The pair has a natural, frank rapport. They’re both attuned to the casual sexism of being underestimated; despite their success, people still ask who actually makes their wine. They work passionately to help women up the ladder behind them, but also look forward to a day when they are asked more about being winemakers than they are about being women. 

Mostly, their partnership endures because it improves the wine. Shaper founded Brooklyn Oenology in 2006, and in 2014 Saltbird started under the BOE label. “Originally the intention was to split, “but the more we worked together, the stronger we became,” said Epperson-McCarthy. So in 2019 they renamed the company Chronicle Wines and brought their brands under one umbrella. “The wines become better because we are tasting each other’s wines and we are learning from each other,” she said. “It’s combination of experience out here, education and also working overseas and coming back with that knowledge and applying it locally.”

For Epperson-McCarthy, time in New Zealand — as well as 11 years in Long Island, more than six of them running the Premium Wine Group Lab in Mattituck — has informed her mastery of sauvignon blanc. She’s especially excited about the new 2019 Saltbird sauvignon blanc, which is not a grassy New Zealand–style wine, but something a little fatter and fruitier that reflects the North Fork’s maritime climate. 

The new blueberry lemon flavor of CANette spritzer was inspired by pandemic binge watching of the Great British Baking Show. (Photo Credit: David Benthal)

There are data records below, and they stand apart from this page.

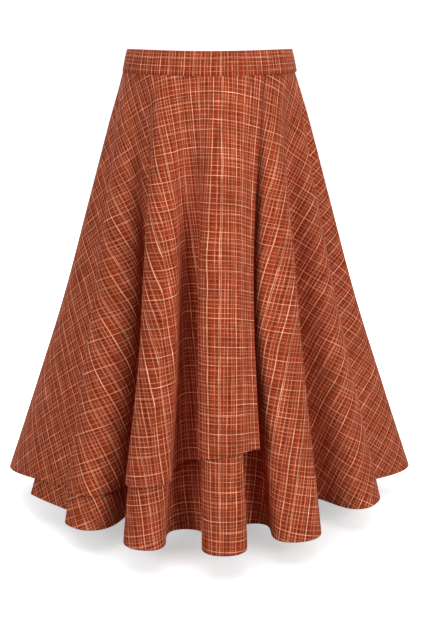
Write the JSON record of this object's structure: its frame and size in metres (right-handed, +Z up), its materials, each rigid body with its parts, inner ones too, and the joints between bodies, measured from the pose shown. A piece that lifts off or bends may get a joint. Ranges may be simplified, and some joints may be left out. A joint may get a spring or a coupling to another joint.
{
  "type": "plaid wrap skirt",
  "caption": "Flared midi wrap skirt in woven plaid with a plain waistband, an over front with a rising hem and free edge, and a longer under front below it.",
  "frame": {"origin": "middle of the waist seam's oval, where the waistband meets the panels and the wearer's waist holds the skirt", "axes": "+Z up, through the waist opening; -Y is the front, which the over front crosses; +X is the wearer's left"},
  "size_m": [0.702, 0.6704, 0.7082],
  "materials": {
    "skirt_cloth": "matt woven plaid, rust with cream and brown lines",
    "waistband_cloth": "matt woven plaid, rust with cream and brown lines"
  },
  "bodies": {
    "root": {"waistband_front": "waistband_cloth", "waistband_back": "waistband_cloth", "over_front": "skirt_cloth", "under_front": "skirt_cloth", "back": "skirt_cloth"}
  },
  "joints": []
}
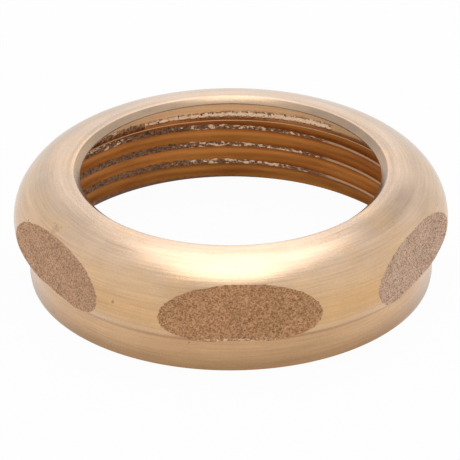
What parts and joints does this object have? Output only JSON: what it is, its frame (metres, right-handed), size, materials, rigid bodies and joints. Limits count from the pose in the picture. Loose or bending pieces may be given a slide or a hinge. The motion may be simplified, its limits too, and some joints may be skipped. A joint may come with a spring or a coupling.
{
  "type": "slip joint nut",
  "caption": "Cast and turned brass nut for a slip joint drain: a threaded collar, a domed body with rough wrench pads, and an inward lip that holds a washer against the tube.",
  "frame": {"origin": "centre of the threaded end face, on the bore axis", "axes": "+Z along the bore from the threaded end towards the lip, -Y out of the middle of one wrench pad, +X through the corner between two pads"},
  "size_m": [0.0472, 0.0442, 0.0122],
  "materials": {
    "brass": "turned all over, with rough as-cast wrench pads"
  },
  "bodies": {
    "root": {"nut_body": "brass"}
  },
  "joints": []
}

Shaper, meanwhile, has a way with rosé. In 2015, she was hired as winemaker at Croteaux Vineyards in Southold based on the strength of her BOE rosé — made from one of her favorite grapes, cabernet franc. The following year, she took a trip to the south of France to study with the world’s only master of wine who specializes in rosé. Her time in Provence led to the epiphany that its seaside terroir is not so very different from our own. 

Her newest release is Spark, a red blend under the As If label that is a nod to the North Fork winemakers who came before her. “A spark is a genesis. And it’s a point at which you realize a destiny,” she said. “It’s a classic blend of merlot and cabernet franc, the two hero red grapes that have defined the East End. It provided the foundation for this region to grow, because we needed something successful to make our mark on this world.”

It’s also a wine that has Shaper reflecting on the start of her own story — and how far she and her partner have come. “I remember tasting my first merlot-cabernet franc blend before I was a local winemaker here,” she said. “It was one of the many little moments in my personal history that said, ‘Hmm, maybe this is what I want to do for the rest of it.’ So that was the spark. And here I am. The company will be 15 years old this summer. All it takes is one little spark to send you in a direction that generates possibilities and aspirations of all kinds.”